> DATA LINES

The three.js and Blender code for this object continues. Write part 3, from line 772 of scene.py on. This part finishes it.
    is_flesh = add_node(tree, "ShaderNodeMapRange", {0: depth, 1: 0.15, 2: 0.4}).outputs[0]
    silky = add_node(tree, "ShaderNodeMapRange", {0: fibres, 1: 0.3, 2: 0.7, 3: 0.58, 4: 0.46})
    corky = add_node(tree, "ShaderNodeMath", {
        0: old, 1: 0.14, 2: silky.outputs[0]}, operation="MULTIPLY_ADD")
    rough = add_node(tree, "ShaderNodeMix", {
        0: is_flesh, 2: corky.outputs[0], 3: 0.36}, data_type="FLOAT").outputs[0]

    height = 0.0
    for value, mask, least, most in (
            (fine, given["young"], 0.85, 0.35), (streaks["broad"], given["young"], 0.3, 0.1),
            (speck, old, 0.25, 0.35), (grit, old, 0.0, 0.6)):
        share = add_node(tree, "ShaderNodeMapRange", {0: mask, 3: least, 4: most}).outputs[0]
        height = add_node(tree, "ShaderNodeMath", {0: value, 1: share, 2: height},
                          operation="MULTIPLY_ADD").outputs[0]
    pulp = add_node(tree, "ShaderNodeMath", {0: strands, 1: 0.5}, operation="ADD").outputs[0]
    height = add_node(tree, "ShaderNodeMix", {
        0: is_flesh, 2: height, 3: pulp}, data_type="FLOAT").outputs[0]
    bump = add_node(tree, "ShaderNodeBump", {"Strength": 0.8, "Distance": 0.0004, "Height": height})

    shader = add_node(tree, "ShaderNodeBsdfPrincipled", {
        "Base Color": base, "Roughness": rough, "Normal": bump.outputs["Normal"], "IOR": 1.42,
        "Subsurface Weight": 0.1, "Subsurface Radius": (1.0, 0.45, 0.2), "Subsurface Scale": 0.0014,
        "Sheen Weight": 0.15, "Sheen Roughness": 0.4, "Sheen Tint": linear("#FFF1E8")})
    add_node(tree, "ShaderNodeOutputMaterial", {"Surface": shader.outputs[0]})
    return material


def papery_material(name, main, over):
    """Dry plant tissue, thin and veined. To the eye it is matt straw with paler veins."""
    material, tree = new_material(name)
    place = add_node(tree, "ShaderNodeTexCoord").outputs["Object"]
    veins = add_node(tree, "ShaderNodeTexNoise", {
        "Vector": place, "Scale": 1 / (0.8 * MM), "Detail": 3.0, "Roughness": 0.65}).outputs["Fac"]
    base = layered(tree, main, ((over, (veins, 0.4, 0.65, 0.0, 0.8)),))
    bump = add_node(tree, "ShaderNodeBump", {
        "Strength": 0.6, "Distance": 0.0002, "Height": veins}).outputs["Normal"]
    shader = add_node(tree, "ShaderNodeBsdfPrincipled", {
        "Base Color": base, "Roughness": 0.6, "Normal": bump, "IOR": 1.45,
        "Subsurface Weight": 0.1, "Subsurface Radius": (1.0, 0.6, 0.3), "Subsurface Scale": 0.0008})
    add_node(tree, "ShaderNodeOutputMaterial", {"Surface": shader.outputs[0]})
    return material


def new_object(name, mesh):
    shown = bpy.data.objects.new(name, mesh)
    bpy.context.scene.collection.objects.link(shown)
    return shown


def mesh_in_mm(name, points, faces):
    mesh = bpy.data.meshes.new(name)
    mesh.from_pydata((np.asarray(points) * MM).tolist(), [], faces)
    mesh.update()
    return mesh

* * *

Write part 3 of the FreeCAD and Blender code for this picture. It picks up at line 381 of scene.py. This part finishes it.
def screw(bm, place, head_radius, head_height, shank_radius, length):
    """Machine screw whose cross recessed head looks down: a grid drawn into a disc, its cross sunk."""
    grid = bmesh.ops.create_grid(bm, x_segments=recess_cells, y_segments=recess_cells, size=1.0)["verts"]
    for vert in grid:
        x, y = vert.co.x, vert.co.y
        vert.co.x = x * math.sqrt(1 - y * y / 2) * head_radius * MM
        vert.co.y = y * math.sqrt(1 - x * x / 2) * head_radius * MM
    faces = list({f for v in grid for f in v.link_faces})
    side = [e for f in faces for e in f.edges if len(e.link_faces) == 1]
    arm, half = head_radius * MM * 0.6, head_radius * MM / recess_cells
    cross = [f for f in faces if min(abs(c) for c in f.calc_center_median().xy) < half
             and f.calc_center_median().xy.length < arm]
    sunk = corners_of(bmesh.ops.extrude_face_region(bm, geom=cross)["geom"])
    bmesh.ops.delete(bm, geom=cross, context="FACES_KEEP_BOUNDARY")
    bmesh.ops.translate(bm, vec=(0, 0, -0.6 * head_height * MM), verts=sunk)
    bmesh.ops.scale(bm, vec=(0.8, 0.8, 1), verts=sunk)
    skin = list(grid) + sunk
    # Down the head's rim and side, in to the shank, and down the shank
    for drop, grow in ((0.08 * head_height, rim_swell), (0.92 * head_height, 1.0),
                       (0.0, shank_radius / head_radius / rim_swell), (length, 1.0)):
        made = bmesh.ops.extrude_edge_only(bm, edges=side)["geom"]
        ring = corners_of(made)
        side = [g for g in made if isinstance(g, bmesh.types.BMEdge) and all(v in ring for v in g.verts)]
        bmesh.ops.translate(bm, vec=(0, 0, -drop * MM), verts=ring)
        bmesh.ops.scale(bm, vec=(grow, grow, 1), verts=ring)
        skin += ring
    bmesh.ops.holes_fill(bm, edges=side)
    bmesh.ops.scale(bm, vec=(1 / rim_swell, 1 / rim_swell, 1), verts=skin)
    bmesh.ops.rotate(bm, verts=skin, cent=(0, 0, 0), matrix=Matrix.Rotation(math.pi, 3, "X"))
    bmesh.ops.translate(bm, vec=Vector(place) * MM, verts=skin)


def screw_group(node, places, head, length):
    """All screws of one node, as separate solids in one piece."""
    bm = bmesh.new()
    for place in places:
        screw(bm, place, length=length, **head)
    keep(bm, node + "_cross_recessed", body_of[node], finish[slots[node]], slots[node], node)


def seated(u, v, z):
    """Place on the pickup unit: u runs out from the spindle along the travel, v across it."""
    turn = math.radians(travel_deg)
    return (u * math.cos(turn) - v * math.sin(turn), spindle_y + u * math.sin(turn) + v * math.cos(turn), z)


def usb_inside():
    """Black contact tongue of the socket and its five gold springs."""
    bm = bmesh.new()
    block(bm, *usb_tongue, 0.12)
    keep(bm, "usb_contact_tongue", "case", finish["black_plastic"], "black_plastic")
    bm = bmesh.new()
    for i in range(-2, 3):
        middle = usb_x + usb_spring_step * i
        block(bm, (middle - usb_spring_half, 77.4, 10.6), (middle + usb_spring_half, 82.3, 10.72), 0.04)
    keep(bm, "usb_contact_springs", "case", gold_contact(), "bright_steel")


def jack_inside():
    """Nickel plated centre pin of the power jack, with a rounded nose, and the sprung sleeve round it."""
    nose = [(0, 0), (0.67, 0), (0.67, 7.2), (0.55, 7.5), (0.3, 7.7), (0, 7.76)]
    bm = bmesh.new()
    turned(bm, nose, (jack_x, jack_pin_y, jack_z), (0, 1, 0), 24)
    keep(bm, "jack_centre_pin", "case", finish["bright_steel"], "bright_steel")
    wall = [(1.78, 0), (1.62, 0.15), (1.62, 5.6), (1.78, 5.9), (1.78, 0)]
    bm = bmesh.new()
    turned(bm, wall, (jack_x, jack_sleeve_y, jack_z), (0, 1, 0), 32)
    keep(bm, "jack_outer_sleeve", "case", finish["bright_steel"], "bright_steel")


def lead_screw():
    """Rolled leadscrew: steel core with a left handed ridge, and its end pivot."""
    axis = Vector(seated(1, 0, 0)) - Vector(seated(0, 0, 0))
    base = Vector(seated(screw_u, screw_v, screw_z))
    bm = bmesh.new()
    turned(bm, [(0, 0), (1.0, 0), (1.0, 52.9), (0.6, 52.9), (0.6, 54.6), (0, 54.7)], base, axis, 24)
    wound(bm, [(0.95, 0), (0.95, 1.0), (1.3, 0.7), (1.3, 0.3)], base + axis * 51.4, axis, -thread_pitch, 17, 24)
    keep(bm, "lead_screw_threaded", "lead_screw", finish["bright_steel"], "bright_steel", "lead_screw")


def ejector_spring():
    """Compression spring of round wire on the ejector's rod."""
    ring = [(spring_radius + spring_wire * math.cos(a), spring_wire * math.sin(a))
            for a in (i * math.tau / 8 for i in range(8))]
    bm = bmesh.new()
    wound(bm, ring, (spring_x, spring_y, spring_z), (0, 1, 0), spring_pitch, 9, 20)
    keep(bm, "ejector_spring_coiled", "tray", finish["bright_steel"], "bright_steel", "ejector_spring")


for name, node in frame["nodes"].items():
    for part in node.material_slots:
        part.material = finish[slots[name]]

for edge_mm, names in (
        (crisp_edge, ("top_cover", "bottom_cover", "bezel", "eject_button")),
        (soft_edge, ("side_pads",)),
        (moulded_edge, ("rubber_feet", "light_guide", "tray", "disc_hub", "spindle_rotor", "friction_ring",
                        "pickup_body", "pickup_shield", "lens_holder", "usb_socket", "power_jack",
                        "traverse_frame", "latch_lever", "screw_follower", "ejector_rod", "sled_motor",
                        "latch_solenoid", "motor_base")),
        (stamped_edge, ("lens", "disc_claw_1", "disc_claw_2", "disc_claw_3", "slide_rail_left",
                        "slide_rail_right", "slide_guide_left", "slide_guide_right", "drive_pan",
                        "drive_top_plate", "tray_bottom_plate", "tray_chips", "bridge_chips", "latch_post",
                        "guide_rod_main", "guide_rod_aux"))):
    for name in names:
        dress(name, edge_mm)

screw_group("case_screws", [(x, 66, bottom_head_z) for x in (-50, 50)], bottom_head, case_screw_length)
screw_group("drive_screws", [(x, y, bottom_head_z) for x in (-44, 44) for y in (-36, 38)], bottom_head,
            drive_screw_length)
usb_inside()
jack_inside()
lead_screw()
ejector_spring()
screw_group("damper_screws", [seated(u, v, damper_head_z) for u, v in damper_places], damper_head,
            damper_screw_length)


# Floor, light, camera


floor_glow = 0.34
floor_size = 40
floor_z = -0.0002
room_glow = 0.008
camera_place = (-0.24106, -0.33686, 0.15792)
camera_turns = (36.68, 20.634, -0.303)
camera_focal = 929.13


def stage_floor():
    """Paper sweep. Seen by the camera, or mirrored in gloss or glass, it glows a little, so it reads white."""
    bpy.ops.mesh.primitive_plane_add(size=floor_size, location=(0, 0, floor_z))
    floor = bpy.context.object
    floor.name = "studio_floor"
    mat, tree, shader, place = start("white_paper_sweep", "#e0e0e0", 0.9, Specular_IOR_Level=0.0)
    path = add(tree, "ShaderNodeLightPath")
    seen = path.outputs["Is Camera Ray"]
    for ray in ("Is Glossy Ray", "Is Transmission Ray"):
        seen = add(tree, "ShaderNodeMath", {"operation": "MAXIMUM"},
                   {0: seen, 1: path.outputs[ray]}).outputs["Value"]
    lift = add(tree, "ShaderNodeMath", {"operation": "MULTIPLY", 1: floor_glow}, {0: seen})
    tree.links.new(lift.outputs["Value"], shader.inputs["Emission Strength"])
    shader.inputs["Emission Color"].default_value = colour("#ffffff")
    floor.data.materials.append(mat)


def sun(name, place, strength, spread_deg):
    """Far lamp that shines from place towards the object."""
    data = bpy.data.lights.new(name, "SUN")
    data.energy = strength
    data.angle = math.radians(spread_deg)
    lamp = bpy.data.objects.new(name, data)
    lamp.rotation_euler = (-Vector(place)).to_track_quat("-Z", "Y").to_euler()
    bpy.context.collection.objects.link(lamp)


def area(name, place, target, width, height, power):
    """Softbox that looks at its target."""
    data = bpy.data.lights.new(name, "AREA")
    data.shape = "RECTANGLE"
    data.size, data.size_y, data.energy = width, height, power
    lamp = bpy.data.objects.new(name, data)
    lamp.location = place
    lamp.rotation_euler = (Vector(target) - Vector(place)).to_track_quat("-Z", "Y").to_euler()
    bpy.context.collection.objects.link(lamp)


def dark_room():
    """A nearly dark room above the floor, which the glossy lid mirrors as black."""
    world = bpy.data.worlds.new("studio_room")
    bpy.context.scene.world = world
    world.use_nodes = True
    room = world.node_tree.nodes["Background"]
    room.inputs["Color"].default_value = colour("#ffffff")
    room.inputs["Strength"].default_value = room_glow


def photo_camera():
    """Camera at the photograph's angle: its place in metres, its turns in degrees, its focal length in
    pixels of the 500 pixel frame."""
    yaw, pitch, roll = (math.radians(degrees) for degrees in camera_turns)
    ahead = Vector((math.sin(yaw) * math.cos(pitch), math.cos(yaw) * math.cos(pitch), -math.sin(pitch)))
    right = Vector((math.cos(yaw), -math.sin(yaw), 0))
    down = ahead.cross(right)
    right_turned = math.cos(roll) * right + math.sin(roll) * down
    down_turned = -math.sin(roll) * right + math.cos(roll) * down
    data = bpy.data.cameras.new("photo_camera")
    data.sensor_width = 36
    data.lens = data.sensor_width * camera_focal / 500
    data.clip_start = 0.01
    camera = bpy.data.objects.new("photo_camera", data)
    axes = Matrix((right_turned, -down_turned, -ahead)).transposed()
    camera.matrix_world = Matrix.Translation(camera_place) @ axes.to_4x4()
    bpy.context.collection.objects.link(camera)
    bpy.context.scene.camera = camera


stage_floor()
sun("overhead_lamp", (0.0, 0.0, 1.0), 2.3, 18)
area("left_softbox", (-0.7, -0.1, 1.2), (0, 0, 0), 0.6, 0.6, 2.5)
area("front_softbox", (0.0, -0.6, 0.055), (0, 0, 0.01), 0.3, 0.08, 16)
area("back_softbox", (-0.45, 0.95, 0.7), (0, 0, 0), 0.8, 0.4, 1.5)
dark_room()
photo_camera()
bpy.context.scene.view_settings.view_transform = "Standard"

> WHAT IS EXPECTED
Select all lines with the word "part" from the entries above.

> THE SOLUTION
The three.js and Blender code for this object continues. Write part 3, from line 772 of scene.py on. This part finishes it.
Write part 3 of the FreeCAD and Blender code for this picture. It picks up at line 381 of scene.py. This part finishes it.
    for part in node.material_slots:
        part.material = finish[slots[name]]